◆ Exercise
Output all lines exactly, with nothing added or dropped.

· · · · · · ·

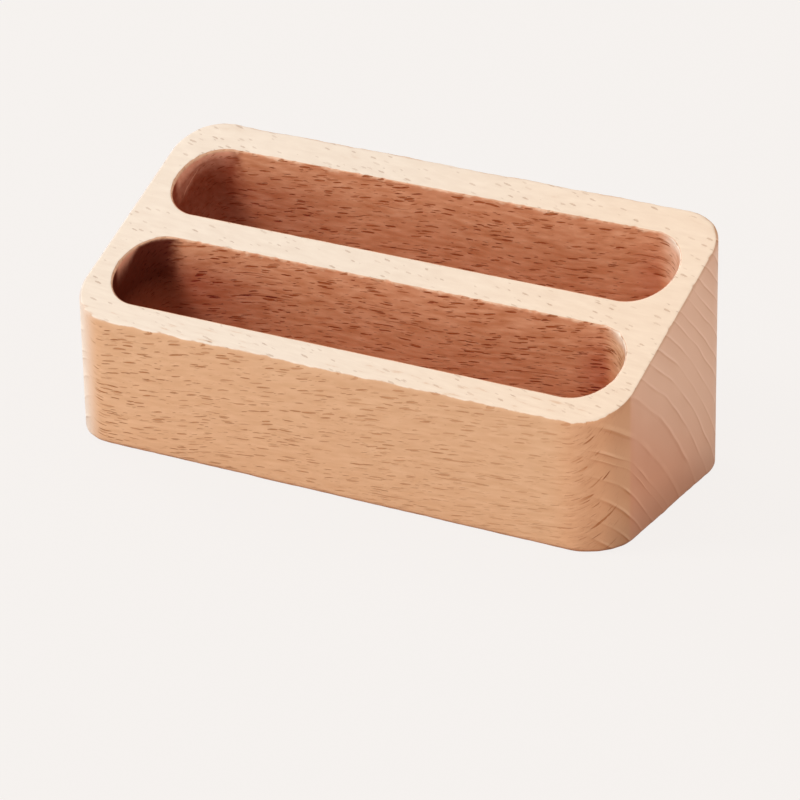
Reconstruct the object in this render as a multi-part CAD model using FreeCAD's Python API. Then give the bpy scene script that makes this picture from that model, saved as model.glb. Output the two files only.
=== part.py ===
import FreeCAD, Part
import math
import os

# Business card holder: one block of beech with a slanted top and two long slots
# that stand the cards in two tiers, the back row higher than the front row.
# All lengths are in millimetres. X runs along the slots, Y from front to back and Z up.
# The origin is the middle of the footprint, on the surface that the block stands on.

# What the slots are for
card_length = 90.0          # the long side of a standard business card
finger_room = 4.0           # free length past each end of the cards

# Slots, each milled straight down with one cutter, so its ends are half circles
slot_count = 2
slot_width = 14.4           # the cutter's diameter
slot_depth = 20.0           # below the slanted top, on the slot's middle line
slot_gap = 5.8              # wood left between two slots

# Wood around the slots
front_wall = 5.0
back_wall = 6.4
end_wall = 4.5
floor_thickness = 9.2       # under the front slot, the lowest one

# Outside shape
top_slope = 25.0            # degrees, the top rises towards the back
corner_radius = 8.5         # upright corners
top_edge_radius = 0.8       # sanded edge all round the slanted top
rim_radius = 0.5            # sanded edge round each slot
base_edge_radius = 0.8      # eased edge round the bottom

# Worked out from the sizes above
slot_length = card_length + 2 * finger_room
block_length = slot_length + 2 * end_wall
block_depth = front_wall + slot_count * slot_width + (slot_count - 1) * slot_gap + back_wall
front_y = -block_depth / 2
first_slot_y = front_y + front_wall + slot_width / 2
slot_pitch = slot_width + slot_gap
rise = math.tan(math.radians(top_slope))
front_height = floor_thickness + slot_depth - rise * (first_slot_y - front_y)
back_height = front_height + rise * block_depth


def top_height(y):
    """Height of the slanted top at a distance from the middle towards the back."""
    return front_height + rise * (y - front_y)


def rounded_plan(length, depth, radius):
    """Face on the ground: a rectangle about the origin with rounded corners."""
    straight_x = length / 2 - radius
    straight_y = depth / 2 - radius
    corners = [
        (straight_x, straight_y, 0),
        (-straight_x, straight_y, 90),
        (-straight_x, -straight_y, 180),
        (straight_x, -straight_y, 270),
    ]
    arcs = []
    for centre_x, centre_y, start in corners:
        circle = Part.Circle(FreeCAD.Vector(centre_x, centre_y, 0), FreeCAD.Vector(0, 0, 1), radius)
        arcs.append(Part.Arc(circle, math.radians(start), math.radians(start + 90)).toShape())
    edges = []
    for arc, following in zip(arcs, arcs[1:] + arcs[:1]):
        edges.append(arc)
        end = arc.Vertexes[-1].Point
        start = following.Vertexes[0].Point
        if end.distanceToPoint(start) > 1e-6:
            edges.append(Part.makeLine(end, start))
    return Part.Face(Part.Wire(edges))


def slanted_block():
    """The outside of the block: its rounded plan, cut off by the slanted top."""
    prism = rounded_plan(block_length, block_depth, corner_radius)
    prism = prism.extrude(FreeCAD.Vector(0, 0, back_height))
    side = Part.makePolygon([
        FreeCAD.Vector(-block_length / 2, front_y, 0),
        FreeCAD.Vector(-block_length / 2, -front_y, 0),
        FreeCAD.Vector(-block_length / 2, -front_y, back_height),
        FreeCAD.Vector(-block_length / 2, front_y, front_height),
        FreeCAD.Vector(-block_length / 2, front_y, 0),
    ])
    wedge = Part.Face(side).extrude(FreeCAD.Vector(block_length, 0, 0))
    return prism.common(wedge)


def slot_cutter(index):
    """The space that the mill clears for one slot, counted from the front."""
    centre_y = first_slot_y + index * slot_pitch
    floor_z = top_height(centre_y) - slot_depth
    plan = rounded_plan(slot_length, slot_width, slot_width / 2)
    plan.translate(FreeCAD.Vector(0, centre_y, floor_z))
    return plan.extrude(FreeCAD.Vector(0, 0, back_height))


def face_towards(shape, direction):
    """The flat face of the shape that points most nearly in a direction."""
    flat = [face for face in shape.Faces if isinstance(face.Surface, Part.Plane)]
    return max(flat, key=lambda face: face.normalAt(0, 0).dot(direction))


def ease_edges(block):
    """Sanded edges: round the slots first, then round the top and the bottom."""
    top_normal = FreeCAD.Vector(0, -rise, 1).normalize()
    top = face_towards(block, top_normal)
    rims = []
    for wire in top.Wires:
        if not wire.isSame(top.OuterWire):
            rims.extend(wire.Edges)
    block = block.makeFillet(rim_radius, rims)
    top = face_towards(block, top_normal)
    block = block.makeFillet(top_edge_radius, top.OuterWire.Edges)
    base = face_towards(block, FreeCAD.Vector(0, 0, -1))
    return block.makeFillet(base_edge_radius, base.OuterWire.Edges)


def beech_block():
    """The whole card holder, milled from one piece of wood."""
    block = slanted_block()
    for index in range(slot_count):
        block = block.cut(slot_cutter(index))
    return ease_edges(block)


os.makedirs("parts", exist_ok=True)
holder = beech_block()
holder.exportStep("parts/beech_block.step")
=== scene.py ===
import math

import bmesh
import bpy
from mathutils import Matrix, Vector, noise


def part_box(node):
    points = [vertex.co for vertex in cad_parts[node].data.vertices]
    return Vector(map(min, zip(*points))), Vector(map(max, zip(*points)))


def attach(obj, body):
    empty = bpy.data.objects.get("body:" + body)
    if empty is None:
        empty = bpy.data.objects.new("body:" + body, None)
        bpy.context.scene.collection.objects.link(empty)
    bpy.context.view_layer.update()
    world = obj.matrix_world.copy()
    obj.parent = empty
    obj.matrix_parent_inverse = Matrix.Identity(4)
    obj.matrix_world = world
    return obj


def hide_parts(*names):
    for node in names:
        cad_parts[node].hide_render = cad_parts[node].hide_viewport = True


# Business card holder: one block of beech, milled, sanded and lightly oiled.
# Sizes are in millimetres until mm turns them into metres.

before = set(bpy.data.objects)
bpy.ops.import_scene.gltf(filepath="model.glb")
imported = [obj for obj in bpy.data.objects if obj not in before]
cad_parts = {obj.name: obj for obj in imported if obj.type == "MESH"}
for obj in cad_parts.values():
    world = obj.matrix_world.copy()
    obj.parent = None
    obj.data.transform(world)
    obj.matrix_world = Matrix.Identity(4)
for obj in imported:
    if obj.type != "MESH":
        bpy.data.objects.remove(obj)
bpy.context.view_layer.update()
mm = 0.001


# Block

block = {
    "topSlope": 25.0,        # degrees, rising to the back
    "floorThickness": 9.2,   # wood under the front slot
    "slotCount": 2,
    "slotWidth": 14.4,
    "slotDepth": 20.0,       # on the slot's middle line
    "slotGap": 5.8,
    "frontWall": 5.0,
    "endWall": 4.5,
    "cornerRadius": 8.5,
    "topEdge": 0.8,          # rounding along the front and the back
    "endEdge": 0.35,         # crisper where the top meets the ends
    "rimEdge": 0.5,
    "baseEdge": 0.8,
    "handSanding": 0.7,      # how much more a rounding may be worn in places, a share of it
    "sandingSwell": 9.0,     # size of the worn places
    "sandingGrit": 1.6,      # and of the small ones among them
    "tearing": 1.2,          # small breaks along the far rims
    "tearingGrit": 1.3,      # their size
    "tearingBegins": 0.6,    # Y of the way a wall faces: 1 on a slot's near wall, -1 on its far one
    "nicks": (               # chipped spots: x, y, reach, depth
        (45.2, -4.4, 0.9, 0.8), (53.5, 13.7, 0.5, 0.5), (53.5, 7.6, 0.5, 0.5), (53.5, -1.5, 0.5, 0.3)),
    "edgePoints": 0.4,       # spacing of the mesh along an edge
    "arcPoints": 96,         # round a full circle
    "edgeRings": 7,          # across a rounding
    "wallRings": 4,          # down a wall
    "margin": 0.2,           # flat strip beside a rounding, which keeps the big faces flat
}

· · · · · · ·

◆ Exercise result
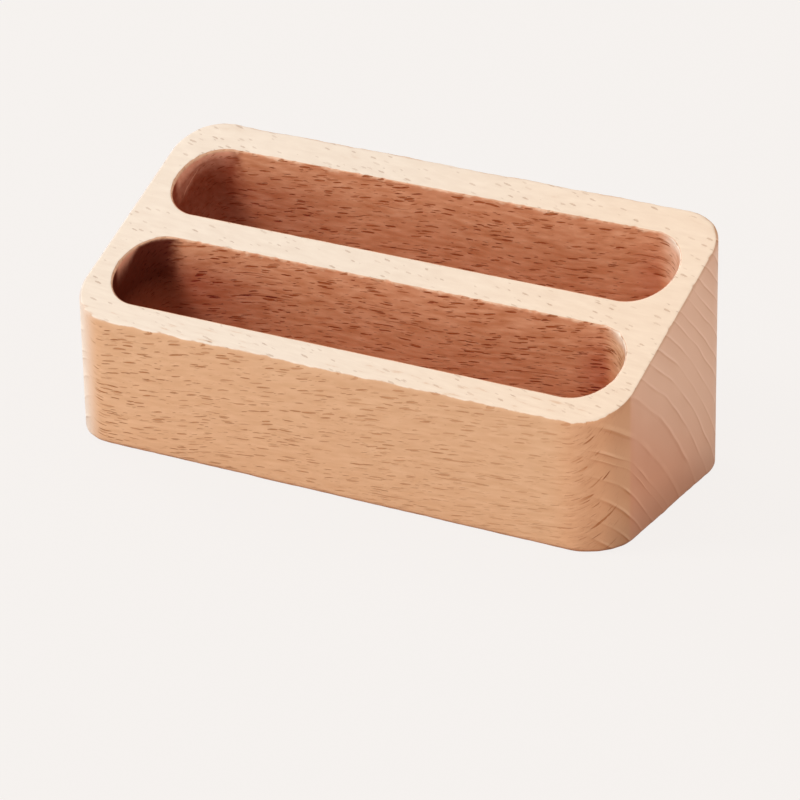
Reconstruct the object in this render as a multi-part CAD model using FreeCAD's Python API. Then give the bpy scene script that makes this picture from that model, saved as model.glb. Output the two files only.
=== part.py ===
import FreeCAD, Part
import math
import os

# Business card holder: one block of beech with a slanted top and two long slots
# that stand the cards in two tiers, the back row higher than the front row.
# All lengths are in millimetres. X runs along the slots, Y from front to back and Z up.
# The origin is the middle of the footprint, on the surface that the block stands on.

# What the slots are for
card_length = 90.0          # the long side of a standard business card
finger_room = 4.0           # free length past each end of the cards

# Slots, each milled straight down with one cutter, so its ends are half circles
slot_count = 2
slot_width = 14.4           # the cutter's diameter
slot_depth = 20.0           # below the slanted top, on the slot's middle line
slot_gap = 5.8              # wood left between two slots

# Wood around the slots
front_wall = 5.0
back_wall = 6.4
end_wall = 4.5
floor_thickness = 9.2       # under the front slot, the lowest one

# Outside shape
top_slope = 25.0            # degrees, the top rises towards the back
corner_radius = 8.5         # upright corners
top_edge_radius = 0.8       # sanded edge all round the slanted top
rim_radius = 0.5            # sanded edge round each slot
base_edge_radius = 0.8      # eased edge round the bottom

# Worked out from the sizes above
slot_length = card_length + 2 * finger_room
block_length = slot_length + 2 * end_wall
block_depth = front_wall + slot_count * slot_width + (slot_count - 1) * slot_gap + back_wall
front_y = -block_depth / 2
first_slot_y = front_y + front_wall + slot_width / 2
slot_pitch = slot_width + slot_gap
rise = math.tan(math.radians(top_slope))
front_height = floor_thickness + slot_depth - rise * (first_slot_y - front_y)
back_height = front_height + rise * block_depth


def top_height(y):
    """Height of the slanted top at a distance from the middle towards the back."""
    return front_height + rise * (y - front_y)


def rounded_plan(length, depth, radius):
    """Face on the ground: a rectangle about the origin with rounded corners."""
    straight_x = length / 2 - radius
    straight_y = depth / 2 - radius
    corners = [
        (straight_x, straight_y, 0),
        (-straight_x, straight_y, 90),
        (-straight_x, -straight_y, 180),
        (straight_x, -straight_y, 270),
    ]
    arcs = []
    for centre_x, centre_y, start in corners:
        circle = Part.Circle(FreeCAD.Vector(centre_x, centre_y, 0), FreeCAD.Vector(0, 0, 1), radius)
        arcs.append(Part.Arc(circle, math.radians(start), math.radians(start + 90)).toShape())
    edges = []
    for arc, following in zip(arcs, arcs[1:] + arcs[:1]):
        edges.append(arc)
        end = arc.Vertexes[-1].Point
        start = following.Vertexes[0].Point
        if end.distanceToPoint(start) > 1e-6:
            edges.append(Part.makeLine(end, start))
    return Part.Face(Part.Wire(edges))


def slanted_block():
    """The outside of the block: its rounded plan, cut off by the slanted top."""
    prism = rounded_plan(block_length, block_depth, corner_radius)
    prism = prism.extrude(FreeCAD.Vector(0, 0, back_height))
    side = Part.makePolygon([
        FreeCAD.Vector(-block_length / 2, front_y, 0),
        FreeCAD.Vector(-block_length / 2, -front_y, 0),
        FreeCAD.Vector(-block_length / 2, -front_y, back_height),
        FreeCAD.Vector(-block_length / 2, front_y, front_height),
        FreeCAD.Vector(-block_length / 2, front_y, 0),
    ])
    wedge = Part.Face(side).extrude(FreeCAD.Vector(block_length, 0, 0))
    return prism.common(wedge)


def slot_cutter(index):
    """The space that the mill clears for one slot, counted from the front."""
    centre_y = first_slot_y + index * slot_pitch
    floor_z = top_height(centre_y) - slot_depth
    plan = rounded_plan(slot_length, slot_width, slot_width / 2)
    plan.translate(FreeCAD.Vector(0, centre_y, floor_z))
    return plan.extrude(FreeCAD.Vector(0, 0, back_height))


def face_towards(shape, direction):
    """The flat face of the shape that points most nearly in a direction."""
    flat = [face for face in shape.Faces if isinstance(face.Surface, Part.Plane)]
    return max(flat, key=lambda face: face.normalAt(0, 0).dot(direction))


def ease_edges(block):
    """Sanded edges: round the slots first, then round the top and the bottom."""
    top_normal = FreeCAD.Vector(0, -rise, 1).normalize()
    top = face_towards(block, top_normal)
    rims = []
    for wire in top.Wires:
        if not wire.isSame(top.OuterWire):
            rims.extend(wire.Edges)
    block = block.makeFillet(rim_radius, rims)
    top = face_towards(block, top_normal)
    block = block.makeFillet(top_edge_radius, top.OuterWire.Edges)
    base = face_towards(block, FreeCAD.Vector(0, 0, -1))
    return block.makeFillet(base_edge_radius, base.OuterWire.Edges)


def beech_block():
    """The whole card holder, milled from one piece of wood."""
    block = slanted_block()
    for index in range(slot_count):
        block = block.cut(slot_cutter(index))
    return ease_edges(block)


os.makedirs("parts", exist_ok=True)
holder = beech_block()
holder.exportStep("parts/beech_block.step")
=== scene.py ===
import math

import bmesh
import bpy
from mathutils import Matrix, Vector, noise


def part_box(node):
    points = [vertex.co for vertex in cad_parts[node].data.vertices]
    return Vector(map(min, zip(*points))), Vector(map(max, zip(*points)))


def attach(obj, body):
    empty = bpy.data.objects.get("body:" + body)
    if empty is None:
        empty = bpy.data.objects.new("body:" + body, None)
        bpy.context.scene.collection.objects.link(empty)
    bpy.context.view_layer.update()
    world = obj.matrix_world.copy()
    obj.parent = empty
    obj.matrix_parent_inverse = Matrix.Identity(4)
    obj.matrix_world = world
    return obj


def hide_parts(*names):
    for node in names:
        cad_parts[node].hide_render = cad_parts[node].hide_viewport = True


# Business card holder: one block of beech, milled, sanded and lightly oiled.
# Sizes are in millimetres until mm turns them into metres.

before = set(bpy.data.objects)
bpy.ops.import_scene.gltf(filepath="model.glb")
imported = [obj for obj in bpy.data.objects if obj not in before]
cad_parts = {obj.name: obj for obj in imported if obj.type == "MESH"}
for obj in cad_parts.values():
    world = obj.matrix_world.copy()
    obj.parent = None
    obj.data.transform(world)
    obj.matrix_world = Matrix.Identity(4)
for obj in imported:
    if obj.type != "MESH":
        bpy.data.objects.remove(obj)
bpy.context.view_layer.update()
mm = 0.001


# Block

block = {
    "topSlope": 25.0,        # degrees, rising to the back
    "floorThickness": 9.2,   # wood under the front slot
    "slotCount": 2,
    "slotWidth": 14.4,
    "slotDepth": 20.0,       # on the slot's middle line
    "slotGap": 5.8,
    "frontWall": 5.0,
    "endWall": 4.5,
    "cornerRadius": 8.5,
    "topEdge": 0.8,          # rounding along the front and the back
    "endEdge": 0.35,         # crisper where the top meets the ends
    "rimEdge": 0.5,
    "baseEdge": 0.8,
    "handSanding": 0.7,      # how much more a rounding may be worn in places, a share of it
    "sandingSwell": 9.0,     # size of the worn places
    "sandingGrit": 1.6,      # and of the small ones among them
    "tearing": 1.2,          # small breaks along the far rims
    "tearingGrit": 1.3,      # their size
    "tearingBegins": 0.6,    # Y of the way a wall faces: 1 on a slot's near wall, -1 on its far one
    "nicks": (               # chipped spots: x, y, reach, depth
        (45.2, -4.4, 0.9, 0.8), (53.5, 13.7, 0.5, 0.5), (53.5, 7.6, 0.5, 0.5), (53.5, -1.5, 0.5, 0.3)),
    "edgePoints": 0.4,       # spacing of the mesh along an edge
    "arcPoints": 96,         # round a full circle
    "edgeRings": 7,          # across a rounding
    "wallRings": 4,          # down a wall
    "margin": 0.2,           # flat strip beside a rounding, which keeps the big faces flat
}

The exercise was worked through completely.